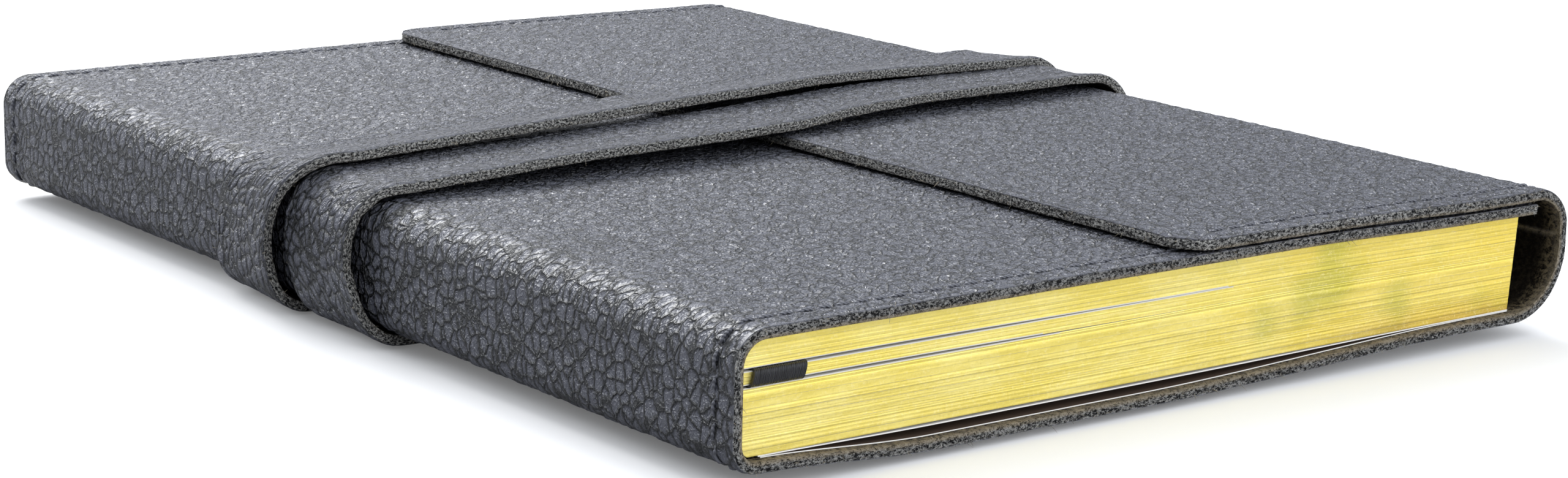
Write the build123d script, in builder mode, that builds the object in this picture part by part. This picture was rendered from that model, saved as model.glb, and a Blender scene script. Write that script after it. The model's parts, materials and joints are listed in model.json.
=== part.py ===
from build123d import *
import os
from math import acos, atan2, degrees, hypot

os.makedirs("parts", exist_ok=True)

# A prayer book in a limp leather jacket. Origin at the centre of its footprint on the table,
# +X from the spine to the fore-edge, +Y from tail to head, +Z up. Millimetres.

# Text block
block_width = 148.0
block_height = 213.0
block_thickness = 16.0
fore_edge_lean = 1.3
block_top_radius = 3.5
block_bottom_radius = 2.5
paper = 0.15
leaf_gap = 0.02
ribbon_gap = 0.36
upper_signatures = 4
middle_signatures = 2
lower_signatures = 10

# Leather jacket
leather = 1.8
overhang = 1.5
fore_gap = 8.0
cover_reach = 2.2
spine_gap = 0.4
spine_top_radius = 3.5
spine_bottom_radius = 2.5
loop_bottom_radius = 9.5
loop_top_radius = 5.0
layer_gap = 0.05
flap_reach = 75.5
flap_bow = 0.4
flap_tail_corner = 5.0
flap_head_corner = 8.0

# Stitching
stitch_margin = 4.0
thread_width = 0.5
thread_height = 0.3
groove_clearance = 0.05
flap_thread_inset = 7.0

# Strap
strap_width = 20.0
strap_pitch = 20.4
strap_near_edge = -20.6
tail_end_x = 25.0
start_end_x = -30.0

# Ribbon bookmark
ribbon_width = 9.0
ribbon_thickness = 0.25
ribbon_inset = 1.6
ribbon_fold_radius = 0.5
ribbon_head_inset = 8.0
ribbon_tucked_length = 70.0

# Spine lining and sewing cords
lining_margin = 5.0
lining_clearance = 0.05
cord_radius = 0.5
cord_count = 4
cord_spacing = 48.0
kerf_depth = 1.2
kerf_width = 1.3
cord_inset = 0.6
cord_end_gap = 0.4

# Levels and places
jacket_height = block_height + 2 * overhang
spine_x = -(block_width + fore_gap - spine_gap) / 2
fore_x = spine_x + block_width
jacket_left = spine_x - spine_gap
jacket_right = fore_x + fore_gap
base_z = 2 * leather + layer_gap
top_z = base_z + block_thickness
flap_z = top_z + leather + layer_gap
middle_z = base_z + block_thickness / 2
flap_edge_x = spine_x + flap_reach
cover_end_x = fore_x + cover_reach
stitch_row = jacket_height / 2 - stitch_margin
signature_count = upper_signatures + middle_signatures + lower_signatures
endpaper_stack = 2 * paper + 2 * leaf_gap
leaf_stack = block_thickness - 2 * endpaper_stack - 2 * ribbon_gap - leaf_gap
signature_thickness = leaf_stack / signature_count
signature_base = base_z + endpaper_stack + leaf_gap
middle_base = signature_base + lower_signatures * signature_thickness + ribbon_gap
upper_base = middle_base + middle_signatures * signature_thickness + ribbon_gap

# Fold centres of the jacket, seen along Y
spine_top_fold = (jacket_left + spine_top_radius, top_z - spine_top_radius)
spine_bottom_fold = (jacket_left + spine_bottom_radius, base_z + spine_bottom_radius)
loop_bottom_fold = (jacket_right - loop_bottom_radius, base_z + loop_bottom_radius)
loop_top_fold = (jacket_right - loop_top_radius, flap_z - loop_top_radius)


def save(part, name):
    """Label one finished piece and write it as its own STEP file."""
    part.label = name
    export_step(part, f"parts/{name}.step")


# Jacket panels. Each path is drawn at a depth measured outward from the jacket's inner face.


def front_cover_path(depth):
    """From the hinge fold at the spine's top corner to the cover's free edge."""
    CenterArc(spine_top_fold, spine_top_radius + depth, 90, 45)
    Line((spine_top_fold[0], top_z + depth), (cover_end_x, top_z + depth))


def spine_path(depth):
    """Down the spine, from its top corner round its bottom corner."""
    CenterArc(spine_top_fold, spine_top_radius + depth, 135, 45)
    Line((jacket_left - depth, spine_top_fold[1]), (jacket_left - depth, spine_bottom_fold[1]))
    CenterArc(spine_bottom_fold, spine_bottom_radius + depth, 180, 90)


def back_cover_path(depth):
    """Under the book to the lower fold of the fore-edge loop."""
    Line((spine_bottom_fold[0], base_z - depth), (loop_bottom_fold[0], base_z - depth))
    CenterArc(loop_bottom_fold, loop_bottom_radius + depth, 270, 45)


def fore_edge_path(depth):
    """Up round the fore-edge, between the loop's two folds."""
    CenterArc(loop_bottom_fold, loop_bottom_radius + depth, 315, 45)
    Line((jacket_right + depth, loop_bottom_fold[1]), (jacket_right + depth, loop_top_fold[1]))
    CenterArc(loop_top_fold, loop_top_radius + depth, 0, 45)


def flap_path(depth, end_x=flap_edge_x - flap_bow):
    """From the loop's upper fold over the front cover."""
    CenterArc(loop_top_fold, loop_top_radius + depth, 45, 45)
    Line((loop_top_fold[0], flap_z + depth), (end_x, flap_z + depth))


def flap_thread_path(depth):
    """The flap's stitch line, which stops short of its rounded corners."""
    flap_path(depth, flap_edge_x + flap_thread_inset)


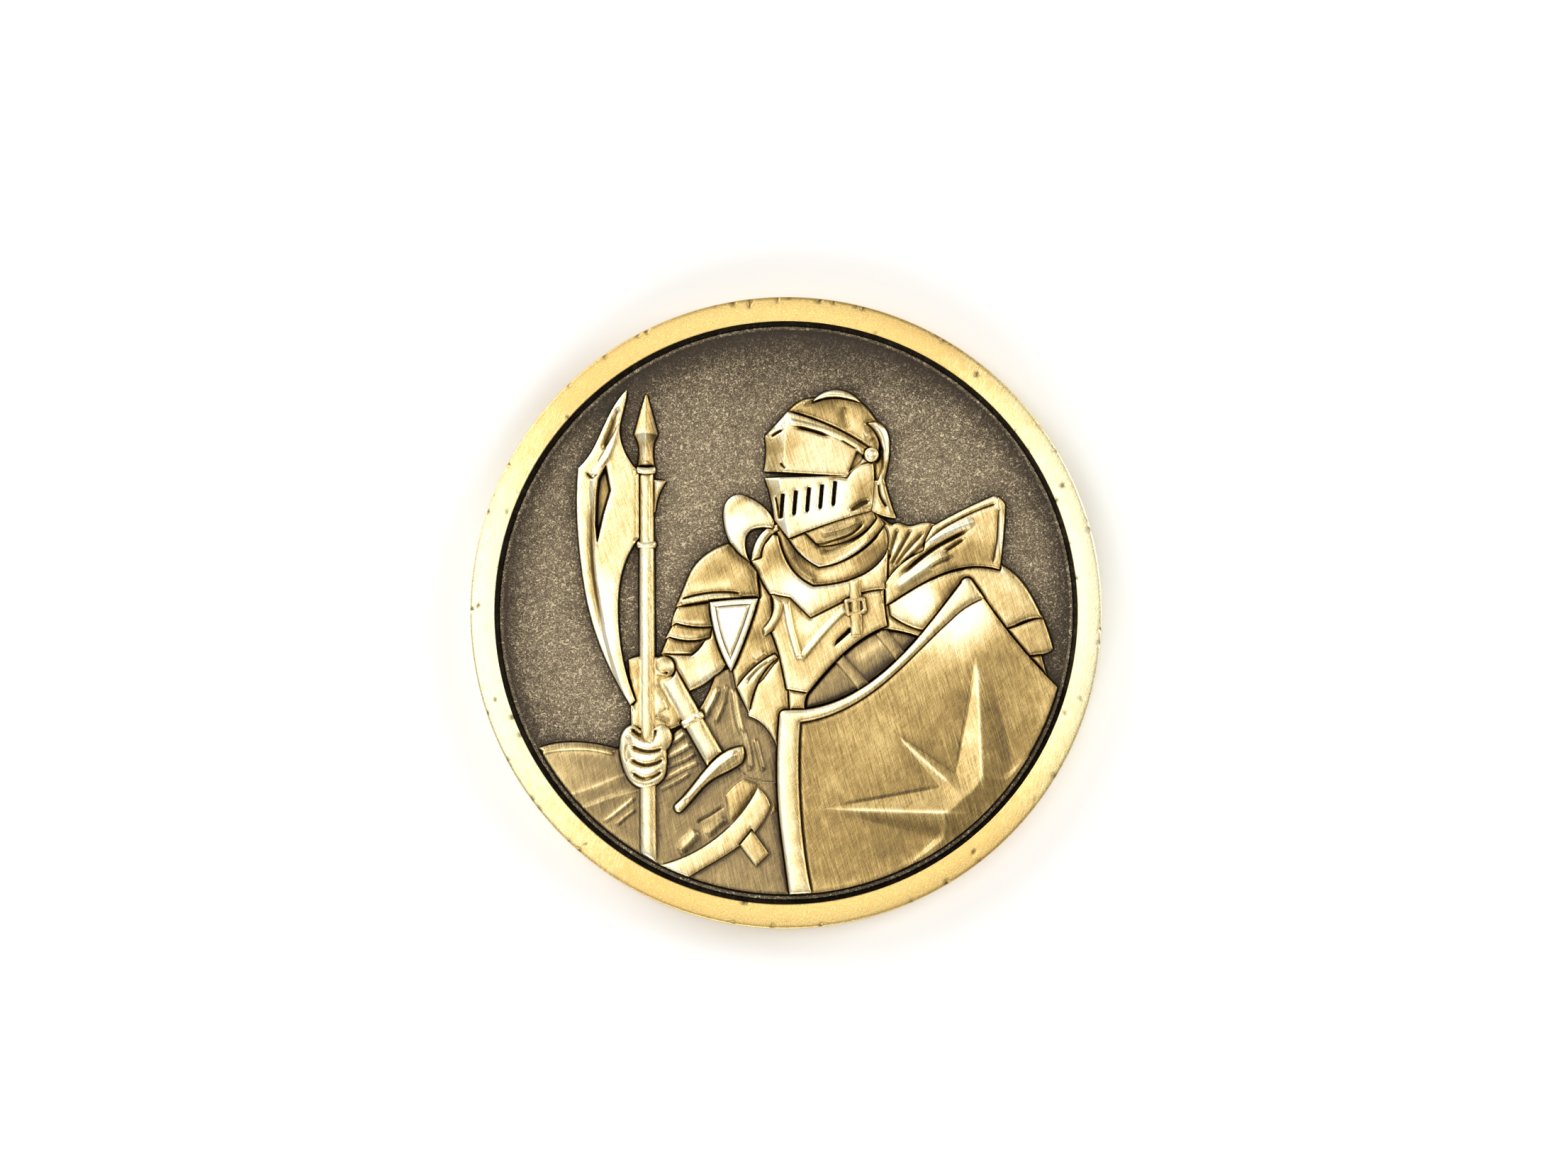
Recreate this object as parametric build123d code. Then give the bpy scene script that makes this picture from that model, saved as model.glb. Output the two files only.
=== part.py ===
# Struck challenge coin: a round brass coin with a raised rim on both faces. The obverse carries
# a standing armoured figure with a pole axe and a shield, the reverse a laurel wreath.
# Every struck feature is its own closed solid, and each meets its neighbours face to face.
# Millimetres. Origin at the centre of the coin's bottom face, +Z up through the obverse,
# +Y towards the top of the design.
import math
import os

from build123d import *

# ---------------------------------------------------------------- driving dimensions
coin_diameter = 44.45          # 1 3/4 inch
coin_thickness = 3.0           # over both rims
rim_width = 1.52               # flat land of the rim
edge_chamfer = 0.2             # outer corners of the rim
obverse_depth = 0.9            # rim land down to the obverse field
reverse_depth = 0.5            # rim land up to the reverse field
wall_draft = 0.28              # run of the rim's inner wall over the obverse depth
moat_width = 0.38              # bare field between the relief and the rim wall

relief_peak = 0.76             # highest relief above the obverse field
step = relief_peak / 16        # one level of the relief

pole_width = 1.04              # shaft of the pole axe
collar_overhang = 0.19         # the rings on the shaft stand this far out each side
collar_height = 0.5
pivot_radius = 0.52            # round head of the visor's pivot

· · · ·

■ **Requirements**: Extract the data exactly as given.

■ **Answer to the problem**:
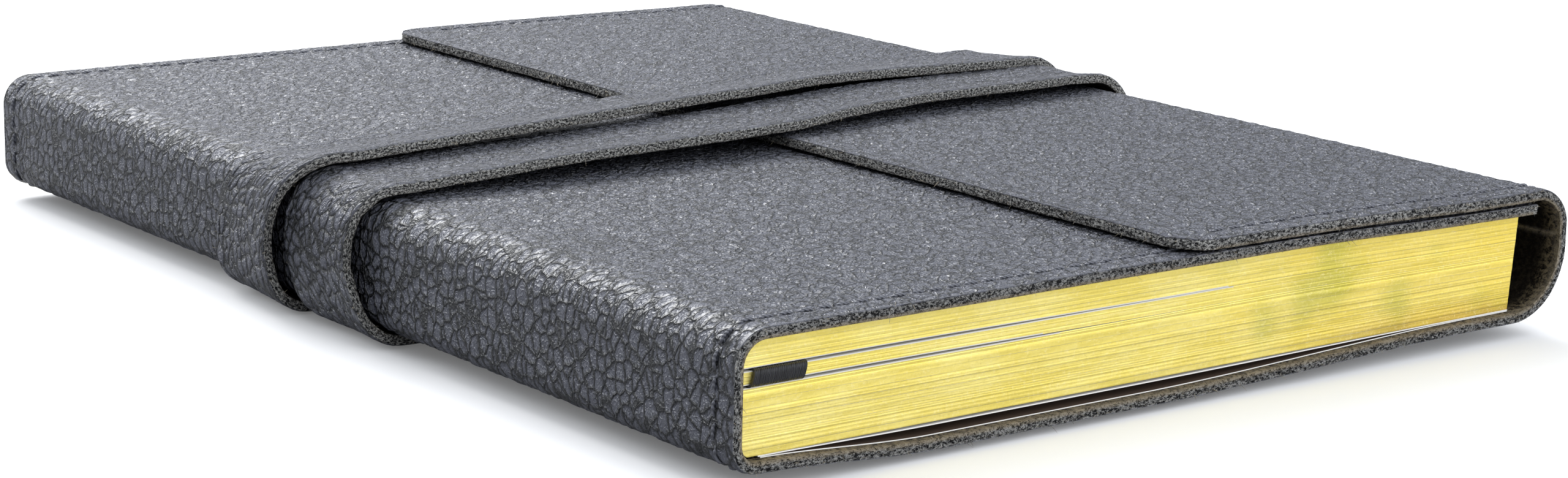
Write the build123d script, in builder mode, that builds the object in this picture part by part. This picture was rendered from that model, saved as model.glb, and a Blender scene script. Write that script after it. The model's parts, materials and joints are listed in model.json.
=== part.py ===
from build123d import *
import os
from math import acos, atan2, degrees, hypot

os.makedirs("parts", exist_ok=True)

# A prayer book in a limp leather jacket. Origin at the centre of its footprint on the table,
# +X from the spine to the fore-edge, +Y from tail to head, +Z up. Millimetres.

# Text block
block_width = 148.0
block_height = 213.0
block_thickness = 16.0
fore_edge_lean = 1.3
block_top_radius = 3.5
block_bottom_radius = 2.5
paper = 0.15
leaf_gap = 0.02
ribbon_gap = 0.36
upper_signatures = 4
middle_signatures = 2
lower_signatures = 10

# Leather jacket
leather = 1.8
overhang = 1.5
fore_gap = 8.0
cover_reach = 2.2
spine_gap = 0.4
spine_top_radius = 3.5
spine_bottom_radius = 2.5
loop_bottom_radius = 9.5
loop_top_radius = 5.0
layer_gap = 0.05
flap_reach = 75.5
flap_bow = 0.4
flap_tail_corner = 5.0
flap_head_corner = 8.0

# Stitching
stitch_margin = 4.0
thread_width = 0.5
thread_height = 0.3
groove_clearance = 0.05
flap_thread_inset = 7.0

# Strap
strap_width = 20.0
strap_pitch = 20.4
strap_near_edge = -20.6
tail_end_x = 25.0
start_end_x = -30.0

# Ribbon bookmark
ribbon_width = 9.0
ribbon_thickness = 0.25
ribbon_inset = 1.6
ribbon_fold_radius = 0.5
ribbon_head_inset = 8.0
ribbon_tucked_length = 70.0

# Spine lining and sewing cords
lining_margin = 5.0
lining_clearance = 0.05
cord_radius = 0.5
cord_count = 4
cord_spacing = 48.0
kerf_depth = 1.2
kerf_width = 1.3
cord_inset = 0.6
cord_end_gap = 0.4

# Levels and places
jacket_height = block_height + 2 * overhang
spine_x = -(block_width + fore_gap - spine_gap) / 2
fore_x = spine_x + block_width
jacket_left = spine_x - spine_gap
jacket_right = fore_x + fore_gap
base_z = 2 * leather + layer_gap
top_z = base_z + block_thickness
flap_z = top_z + leather + layer_gap
middle_z = base_z + block_thickness / 2
flap_edge_x = spine_x + flap_reach
cover_end_x = fore_x + cover_reach
stitch_row = jacket_height / 2 - stitch_margin
signature_count = upper_signatures + middle_signatures + lower_signatures
endpaper_stack = 2 * paper + 2 * leaf_gap
leaf_stack = block_thickness - 2 * endpaper_stack - 2 * ribbon_gap - leaf_gap
signature_thickness = leaf_stack / signature_count
signature_base = base_z + endpaper_stack + leaf_gap
middle_base = signature_base + lower_signatures * signature_thickness + ribbon_gap
upper_base = middle_base + middle_signatures * signature_thickness + ribbon_gap

# Fold centres of the jacket, seen along Y
spine_top_fold = (jacket_left + spine_top_radius, top_z - spine_top_radius)
spine_bottom_fold = (jacket_left + spine_bottom_radius, base_z + spine_bottom_radius)
loop_bottom_fold = (jacket_right - loop_bottom_radius, base_z + loop_bottom_radius)
loop_top_fold = (jacket_right - loop_top_radius, flap_z - loop_top_radius)


def save(part, name):
    """Label one finished piece and write it as its own STEP file."""
    part.label = name
    export_step(part, f"parts/{name}.step")


# Jacket panels. Each path is drawn at a depth measured outward from the jacket's inner face.


def front_cover_path(depth):
    """From the hinge fold at the spine's top corner to the cover's free edge."""
    CenterArc(spine_top_fold, spine_top_radius + depth, 90, 45)
    Line((spine_top_fold[0], top_z + depth), (cover_end_x, top_z + depth))


def spine_path(depth):
    """Down the spine, from its top corner round its bottom corner."""
    CenterArc(spine_top_fold, spine_top_radius + depth, 135, 45)
    Line((jacket_left - depth, spine_top_fold[1]), (jacket_left - depth, spine_bottom_fold[1]))
    CenterArc(spine_bottom_fold, spine_bottom_radius + depth, 180, 90)


def back_cover_path(depth):
    """Under the book to the lower fold of the fore-edge loop."""
    Line((spine_bottom_fold[0], base_z - depth), (loop_bottom_fold[0], base_z - depth))
    CenterArc(loop_bottom_fold, loop_bottom_radius + depth, 270, 45)


def fore_edge_path(depth):
    """Up round the fore-edge, between the loop's two folds."""
    CenterArc(loop_bottom_fold, loop_bottom_radius + depth, 315, 45)
    Line((jacket_right + depth, loop_bottom_fold[1]), (jacket_right + depth, loop_top_fold[1]))
    CenterArc(loop_top_fold, loop_top_radius + depth, 0, 45)


def flap_path(depth, end_x=flap_edge_x - flap_bow):
    """From the loop's upper fold over the front cover."""
    CenterArc(loop_top_fold, loop_top_radius + depth, 45, 45)
    Line((loop_top_fold[0], flap_z + depth), (end_x, flap_z + depth))


def flap_thread_path(depth):
    """The flap's stitch line, which stops short of its rounded corners."""
    flap_path(depth, flap_edge_x + flap_thread_inset)


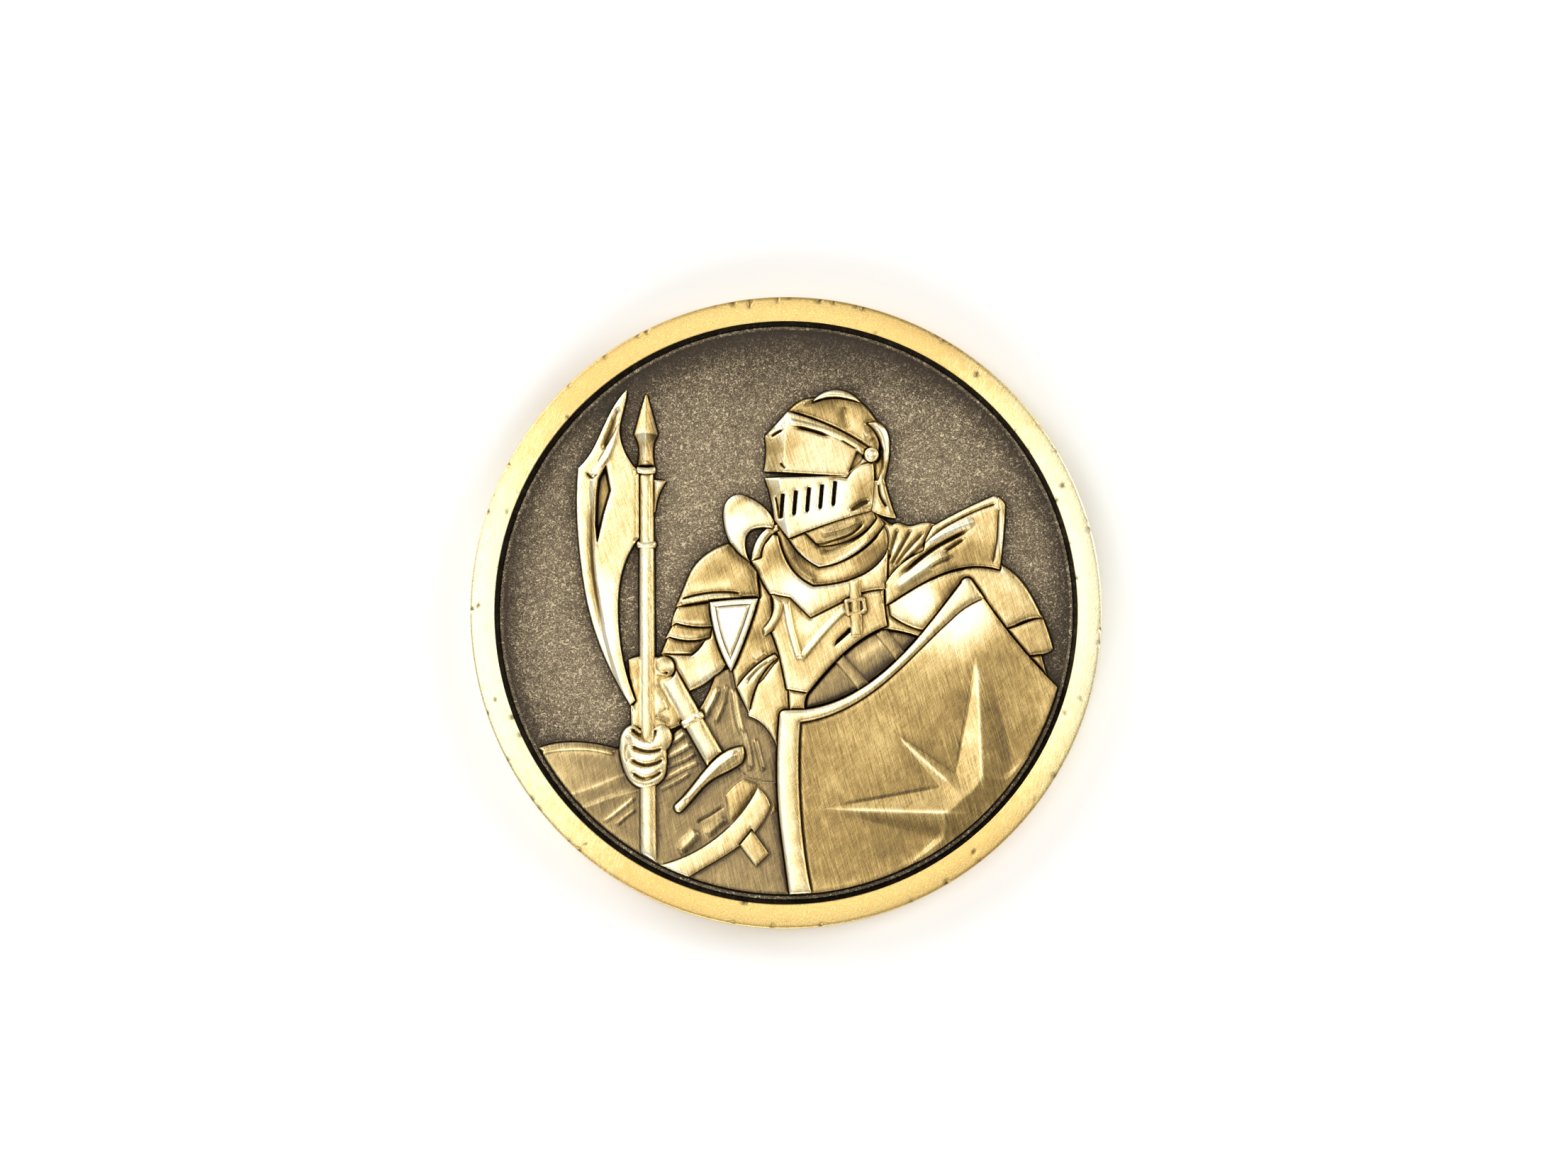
Recreate this object as parametric build123d code. Then give the bpy scene script that makes this picture from that model, saved as model.glb. Output the two files only.
=== part.py ===
# Struck challenge coin: a round brass coin with a raised rim on both faces. The obverse carries
# a standing armoured figure with a pole axe and a shield, the reverse a laurel wreath.
# Every struck feature is its own closed solid, and each meets its neighbours face to face.
# Millimetres. Origin at the centre of the coin's bottom face, +Z up through the obverse,
# +Y towards the top of the design.
import math
import os

from build123d import *

# ---------------------------------------------------------------- driving dimensions
coin_diameter = 44.45          # 1 3/4 inch
coin_thickness = 3.0           # over both rims
rim_width = 1.52               # flat land of the rim
edge_chamfer = 0.2             # outer corners of the rim
obverse_depth = 0.9            # rim land down to the obverse field
reverse_depth = 0.5            # rim land up to the reverse field
wall_draft = 0.28              # run of the rim's inner wall over the obverse depth
moat_width = 0.38              # bare field between the relief and the rim wall

relief_peak = 0.76             # highest relief above the obverse field
step = relief_peak / 16        # one level of the relief

pole_width = 1.04              # shaft of the pole axe
collar_overhang = 0.19         # the rings on the shaft stand this far out each side
collar_height = 0.5
pivot_radius = 0.52            # round head of the visor's pivot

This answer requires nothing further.